One example of this was with the use of randomly generated uuid strings for the use of creating unique Storage Account names. The customer was using the random_uuid Terraform resource, such as the below:

resource "random_uuid" "ruuid" {}

resource "azurerm_storage_account" "xxx" {
  name                      =   substr(replace("xxx${random_uuid.ruuid.result}", "-", ""), 0, 23)
  resource_group_name       = var.rsg_name
  location                  = var.location_name
  account_tier              = "Standard"
  account_replication_type  = "LRS"
  enable_https_traffic_only = true
  min_tls_version           = "TLS1_2"
  tags                      = jsondecode(var.environment_tag)
  blob_properties {
    versioning_enabled = true
  }
}

With the above, the randomly generated UUID existed in state as its own entity. This would be something like aabbccdd-eeff-0011-2233-445566778899. The Storage Account name consisted of only part of this UUID, and that depended on the friendly name that was prepended to it. With the above example, the Storage account would be called: xxxaabbccddeeff00112233, but obviously this differed between Storage Accounts.

As I didn't know the original full UUIDs, there was no way I could import it back into state.

To get around this, I got a bit hacky by taking the UUID part of every existing storage account, and converting that into a UUID by adding a shed load of random numbers, being careful to add the hyphens in the right place. For example:

terraform import random_uuid.main aabbccdd-eeff-0011-2233-666666666666

Needless to say, it was a hacky faff, but it worked.
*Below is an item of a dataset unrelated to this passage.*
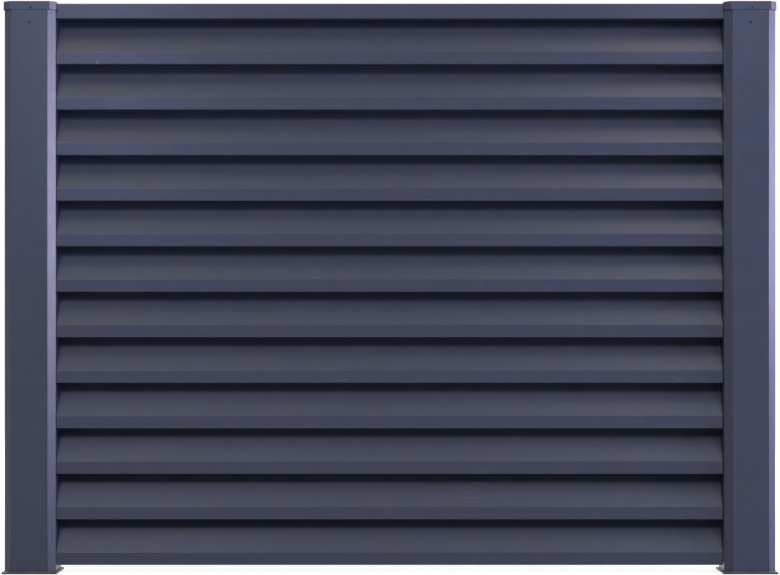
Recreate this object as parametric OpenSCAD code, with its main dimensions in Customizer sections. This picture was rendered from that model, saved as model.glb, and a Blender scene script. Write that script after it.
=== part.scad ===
// One bay of a louvred sheet-metal fence: two hollow posts on base plates, twelve
// folded slats that overlap like shingles, and a capping rail along the top. The
// slats' ends are fixed to an angle behind them on each post.
// X runs along the fence, -Y is the street side and Z is up. The origin is the
// centre of the left base plate's underside.

/* [Bay] */
// Clear width between the two posts
bay_w = 1760; // [900:10:2600]
// Number of slats, one above the other
slat_count = 12; // [3:1:14]
// Gap between the base plates and the lowest slat
foot_gap = 16.5; // [5:0.5:60]

/* [Posts] */
// Width and depth of a post
post_w = 135; // [120:1:170]
// Flat cut across each corner of a post
post_chamfer = 20; // [8:1:26]
// Wall of the post tube
post_wall = 2; // [1.5:0.5:4]
// Height of the posts above the panel's top
post_rise = 2; // [2:0.5:60]

/* [Base plates] */
// Margin of a base plate all round the post
plate_margin = 5; // [3:1:60]
// Thickness of a base plate
plate_t = 5; // [3:1:12]

/* [Post caps] */
// Sheet of the cap
cap_t = 1.5; // [1:0.5:3]
// Height of the cap's skirt
cap_skirt = 22; // [10:1:40]
// How much smaller a cap's corner cuts are than the post's
cap_corner_step = 3.5; // [0:0.5:8]
// Clearance of the cap's skirt from the post and from the rail
cap_gap = 0.5; // [0.3:0.1:1]

/* [Slats] */
// Height that one slat adds to the panel
slat_pitch = 120; // [90:1:160]
// Height of the upright lip along a slat's front
lip_h = 33; // [20:1:45]
// Gap between the flange under a lip and the slope of the next slat down
return_gap = 9; // [4:1:40]
// Depth of the slope from the lip to the upright flange behind
slope_d = 66; // [45:1:74]
// Height by which the slope reaches up behind the next lip
slope_lap = 18; // [8:1:24]
// Sheet of a slat
slat_t = 1; // [0.8:0.1:2]
// Gap between a slat's left end and the post
slat_gap_left = 1; // [0.5:0.5:5]
// Gap between a slat's right end and the post
slat_gap_right = 3.5; // [0.5:0.5:8]
// Distance of the lips behind the front corner cuts of the posts
lip_setback = 3; // [0:0.5:10]

/* [Top rail] */
// Height of the rail's front face
rail_face_h = 40; // [32:1:60]
// Clearance between the top slat and the underside of the rail
rail_headroom = 5.5; // [2:0.5:8]
// Height of the rail's rear leg
rail_leg_h = 34; // [20:1:38]
// Sheet of the rail
rail_t = 1.5; // [1:0.5:3]
// Gap between each end of the rail and its post
rail_gap = 0.5; // [0.3:0.1:2]

/* [Rear angles] */
// Width of the leg that the slats are fixed to
angle_face_w = 30; // [20:1:45]
// Distance of the leg on the post from the post's rear corner cut
angle_margin = 2; // [0:1:8]
// Thickness of the angle
angle_t = 2; // [1.5:0.5:4]

/* [Hidden] */
// Inner radius and number of chords of each fold in the sheet
fold_r = 1.2;
fold_steps = 4;

post_pitch = bay_w + post_w;
plate_w = post_w + 2 * plate_margin;
cap_w = post_w + 2 * (cap_gap + cap_t);
cap_chamfer = post_chamfer - cap_corner_step;
panel_z = plate_t + foot_gap;
rail_z = panel_z + slat_count * slat_pitch;
panel_top_z = rail_z + rail_face_h;
post_top_z = panel_top_z + post_rise;

// Front face of the lips, and the plane where slats lie on the rear angles
lip_y = -post_w / 2 + post_chamfer + lip_setback;
angle_y = lip_y + slope_d;
// Rise of a whole slope, from the top of its lip to the upright flange
slope_h = slat_pitch - lip_h + slope_lap;
// The upright flange behind the top slat just fits under the rail
back_flange_h = rail_face_h - rail_t - rail_headroom - slope_lap;
// The flange under a lip ends short of the slope of the slat below
return_d = (slope_d - slat_t) * (slat_pitch - lip_h) / slope_h - return_gap;
// Depth of the rail, over the slats' rear flanges and the angles' front legs
rail_d = slope_d + angle_t + rail_t;
// Lower end of the rear angles, level with the underside of the lowest slat
angle_z = panel_z;
// The leg on the post covers the flat of its side
angle_side_w = post_w / 2 - post_chamfer - angle_margin - angle_y;
// Clearance of an angle's side leg under the rail's rear leg
angle_notch = 2;

SLATS = [for (i = [1:slat_count]) str("slat_", i < 10 ? "0" : "", i)];

steel_blue = [0.29, 0.31, 0.38];
steel_shade = [0.27, 0.28, 0.33];
plate_grey = [0.42, 0.41, 0.45];

// --- Folded sheet ---------------------------------------------------------

function unit(v) = v / norm(v);
function left_of(d) = [-d.y, d.x];
function turn(a, b) = atan2(a.x * b.y - a.y * b.x, a.x * b.x + a.y * b.y);
function spun(v, a) = [v.x * cos(a) - v.y * sin(a), v.x * sin(a) + v.y * cos(a)];

// Points round one fold of a sheet's centre line, moved sideways by off
function fold_points(before, at, after, off, r) =
    let (d0 = unit(at - before),
         a = turn(d0, unit(after - at)),
         side = sign(a),
         centre = at - d0 * r * tan(abs(a) / 2) + side * r * left_of(d0))
    [for (i = [0:fold_steps])
        centre - side * (r - side * off) * spun(left_of(d0), a * i / fold_steps)];

// One face of a folded sheet that follows the path
function sheet_face(path, off, r) =
    let (last = len(path) - 1)
    concat(
        [path[0] + off * left_of(unit(path[1] - path[0]))],
        [for (k = [1:last - 1]) each fold_points(path[k - 1], path[k], path[k + 1], off, r)],
        [path[last] + off * left_of(unit(path[last] - path[last - 1]))]);

function reversed(list) = [for (k = [len(list) - 1:-1:0]) list[k]];

// Closed outline of a sheet of thickness t along a centre line path
function sheet_outline(path, t) =
    concat(sheet_face(path, t / 2, fold_r + t / 2), reversed(sheet_face(path, -t / 2, fold_r + t / 2)));

// Runs a (Y, Z) outline along X from x0 to x1
module along_x(outline, x0, x1) {
    translate([x0, 0, 0])
        rotate([90, 0, 90])
            linear_extrude(x1 - x0)
                polygon(outline);
}

// --- Posts ----------------------------------------------------------------

// Square with its corners cut off
module cut_square(w, chamfer) {
    h = w / 2;
    c = h - chamfer;
    polygon([[c, -h], [h, -c], [h, c], [c, h], [-c, h], [-h, c], [-h, -c], [-c, -h]]);
}

// A chamfer cut deeper by a wall t keeps the same wall across the corner
function inner_chamfer(chamfer, t) = chamfer - t * (2 - sqrt(2));

module post(x) {
    color(steel_blue)
        translate([x, 0, plate_t])
            linear_extrude(post_top_z - plate_t)
                difference() {
                    cut_square(post_w, post_chamfer);
                    cut_square(post_w - 2 * post_wall, inner_chamfer(post_chamfer, post_wall));
                }
}

// Lid with a skirt, notched on the panel's side to clear the end of the rail.
// side is 1 at the left post and -1 at the right post.
module cap(x, side) {
    color(steel_blue)
        difference() {
            translate([x, 0, post_top_z + cap_t - cap_skirt])
                linear_extrude(cap_skirt)
                    cut_square(cap_w, cap_chamfer);
            translate([x, 0, post_top_z - cap_skirt])
                linear_extrude(cap_skirt)
                    cut_square(cap_w - 2 * cap_t, inner_chamfer(cap_chamfer, cap_t));
            translate([x + side * cap_w / 2, lip_y + rail_d / 2, panel_top_z + cap_gap - cap_skirt / 2])
                cube([4 * cap_t, rail_d + 2 * cap_gap, cap_skirt], center = true);
        }
}

module base_plate(x) {
    color(plate_grey)
        translate([x - plate_w / 2, -plate_w / 2, 0])
            cube([plate_w, plate_w, plate_t]);
}

// --- Panel ----------------------------------------------------------------

// A slat: flange under the lip, lip, slope up and back, upright flange behind
module slat(i) {
    y = lip_y + slat_t / 2;
    y_back = angle_y - slat_t / 2;
    z = panel_z + i * slat_pitch;
    path = [
        [lip_y + return_d, z + slat_t / 2],
        [y, z + slat_t / 2],
        [y, z + lip_h],
        [y_back, z + lip_h + slope_h],
        [y_back, z + lip_h + slope_h + back_flange_h]
    ];
    color(steel_shade)
        along_x(sheet_outline(path, slat_t), post_w / 2 + slat_gap_left, post_w / 2 + bay_w - slat_gap_right);
}

// The capping rail: flange under the front face, front face, top and rear leg
module top_rail() {
    y = lip_y + rail_t / 2;
    y_back = lip_y + rail_d - rail_t / 2;
    z_top = panel_top_z - rail_t / 2;
    path = [
        [lip_y + return_d, rail_z + rail_t / 2],
        [y, rail_z + rail_t / 2],
        [y, z_top],
        [y_back, z_top],
        [y_back, panel_top_z - rail_leg_h]
    ];
    color(steel_blue)
        along_x(sheet_outline(path, rail_t), post_w / 2 + rail_gap, post_w / 2 + bay_w - rail_gap);
}

// The angle that carries the slats: a leg behind them, up into the rail, and a
// leg against the post that stops short of the rail's rear leg.
// side is 1 at the left post and -1 at the right post.
module rear_angle(side) {
    x = side > 0 ? post_w / 2 : post_w / 2 + bay_w;
    face_top_z = panel_top_z - rail_t - fold_r;
    side_top_z = panel_top_z - rail_leg_h - angle_notch;
    color(steel_shade)
        translate([x, angle_y, angle_z]) {
            mirror([side > 0 ? 0 : 1, 0, 0]) {
                cube([angle_face_w, angle_t, face_top_z - angle_z]);
                cube([angle_t, angle_side_w, side_top_z - angle_z]);
            }
        }
}

post(0);  // post_left
post(post_pitch);  // post_right
cap(0, 1);  // cap_left
cap(post_pitch, -1);  // cap_right
base_plate(0);  // base_plate_left
base_plate(post_pitch);  // base_plate_right
top_rail();
rear_angle(1);  // rear_angle_left
rear_angle(-1);  // rear_angle_right
for (i = [0:slat_count - 1])
    slat(i);
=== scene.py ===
"""Looks of one bay of a louvred sheet-metal fence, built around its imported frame.

Every size that the frame knows is read from it. The classes below add what the
construction leaves out: rounded folds, weld beads, rivets, screws and finishes.
All lengths are in metres, +X runs along the fence and -Y is its street side.
"""

import logging
import math
from dataclasses import dataclass, field
from enum import Enum
from functools import cached_property
from typing import Any, Iterable, Sequence

import bmesh
import bpy
from bmesh.types import BMesh, BMVert
from bpy.types import Material, Node, NodeSocket, NodeTree, Object
from mathutils import Matrix, Vector


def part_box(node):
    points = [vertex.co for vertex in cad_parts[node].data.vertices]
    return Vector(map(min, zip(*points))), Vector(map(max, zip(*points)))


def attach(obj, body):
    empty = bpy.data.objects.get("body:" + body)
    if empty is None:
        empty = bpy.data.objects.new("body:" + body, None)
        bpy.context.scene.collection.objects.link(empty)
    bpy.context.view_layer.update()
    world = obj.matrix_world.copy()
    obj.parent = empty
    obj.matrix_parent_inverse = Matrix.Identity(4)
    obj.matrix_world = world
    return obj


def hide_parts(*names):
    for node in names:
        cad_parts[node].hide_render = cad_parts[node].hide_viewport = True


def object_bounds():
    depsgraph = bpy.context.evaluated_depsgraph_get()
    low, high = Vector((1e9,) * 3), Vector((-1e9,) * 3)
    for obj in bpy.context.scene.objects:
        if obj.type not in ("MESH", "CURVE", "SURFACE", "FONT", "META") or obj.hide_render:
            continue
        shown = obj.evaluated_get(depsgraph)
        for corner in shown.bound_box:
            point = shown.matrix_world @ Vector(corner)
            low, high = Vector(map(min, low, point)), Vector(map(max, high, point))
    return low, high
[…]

Another fairly critical issue I faced was with RBAC role assignments. For example:

resource "azurerm_role_assignment" "example" {
  scope                = data.azurerm_subscription.primary.id
  role_definition_name = "Reader"
  principal_id         = data.azurerm_client_config.example.object_id
}

These were numerous and existing in multiple different modules. I was able to get the Terraform resource IDs easy enough, but the corresponding Azure resource ID proved to be a nightmare, as they exist as GUIDs.

For example:

terraform import azurerm_role_assignment.example /subscriptions/00000000-0000-0000-0000-000000000000/providers/Microsoft.Authorization/roleAssignments/00000000-0000-0000-0000-000000000000

I was able to run the PowerShell command Get-AzRoleAssignment (source) to pull the IDs from Azure, but the problem here was the sheer amount of these to identify. It wasn't just a case of user IDs on a subscription or resource group, oooh no, there were also many, many inter-resource role assignments, for example a Function App Managed Identity with an RBAC role of "Azure Service Bus Data Sender" applied to an Azure Service Bus.

I was able to script this in PowerShell to pull a great big list of every single role assignment, and then did a lot of searching of the Terraform config to match the IDs.

Even with this in place, the terraform import command still failed on some, but not all, role assignments. Either I'd made mistakes when matching the IDs, or something else under the hood with Azure.

Ultimately, due to the complexity and time pressures, we had to manually delete some role assignments and let Terraform recreate them on the next apply.

Deployment Prep

Before the Production terraform apply was run following the state file recreation, I made a point of taking manual backups of the Key Vault secrets, App Config contents and ensuring the databases had good enough backups. Anything that was deemed critical and could potentially have been impacted by the deployment was backed up.

I mention this here should you be reading this article faced with a similar situation. May this be your prompt to make backups and be prepared for the worst!

Lessons Learned

As I'm sure you can imagine, this was a stressful time for both myself and my customer. The workarounds mentioned above were complex and far from ideal. Ultimately, the problem was resolved once the state files had been recreated, and terraform plan and apply jobs had been run against it.

If you're ever in this position, then I really feel for you, and may this article act as a reference on how I got out of it.

For anyone reading this, I would strongly suggest following the below Lessons Learned to hopefully avoid landing yourself in a similar situation. If you can think of any more, let me know!

  • When saving remote state in an Azure Storage Account:

    • Give the Storage Account a suitable, easily identifiable name.

    • Apply adequate data protection, such as soft delete and snapshots.

    • Apply adequate access control, such as RBAC, ABAC and network restrictions where appropriate.

    • Apply tags.

    • Apply a resource lock.

  • In my customer example, we deployed dedicated Storage Accounts to contain the state files for both Staging and Production. Both with the above points applied.

  • Make backups of your Terraform plan and apply outputs. For example, add a pipeline step to save them to blob storage (with blob retention policies applied).

  • Terraform resources such as role assignments and RUUIDs are very difficult to recreate in state. Review the documentation carefully to fully understand their application.

  • Run Terraform Apply very carefully, especially when testing fixes. Don't use auto approve in this context, and carefully review the Terraform Plan outputs.

  • Have adequate documentation, ideally with diagrams. Knowledge is power in this scenario.

  • If you don't have one already, have a disaster recovery plan, and consider adding a scenario such as this to it. For example, if you have to go through something such as this, can you get access to your Terraform variable file contents and environment variables (for example GitHub secrets)? Can you run a deployment locally if you really had to? Proper Planning and Preparation Prevents P!ss Poor Performance!

  • Follow Terraform best practice. My personal advice would be to use a modular approach and have multiple smaller deployments (by component lifecycle for example) rather than one large, complex deployment (and therefore one large, complex state file). Having said that, there isn't a one-size-fits approach, so do what's right for your given scenario. Checkout Terraform Recommended Practices for more detail.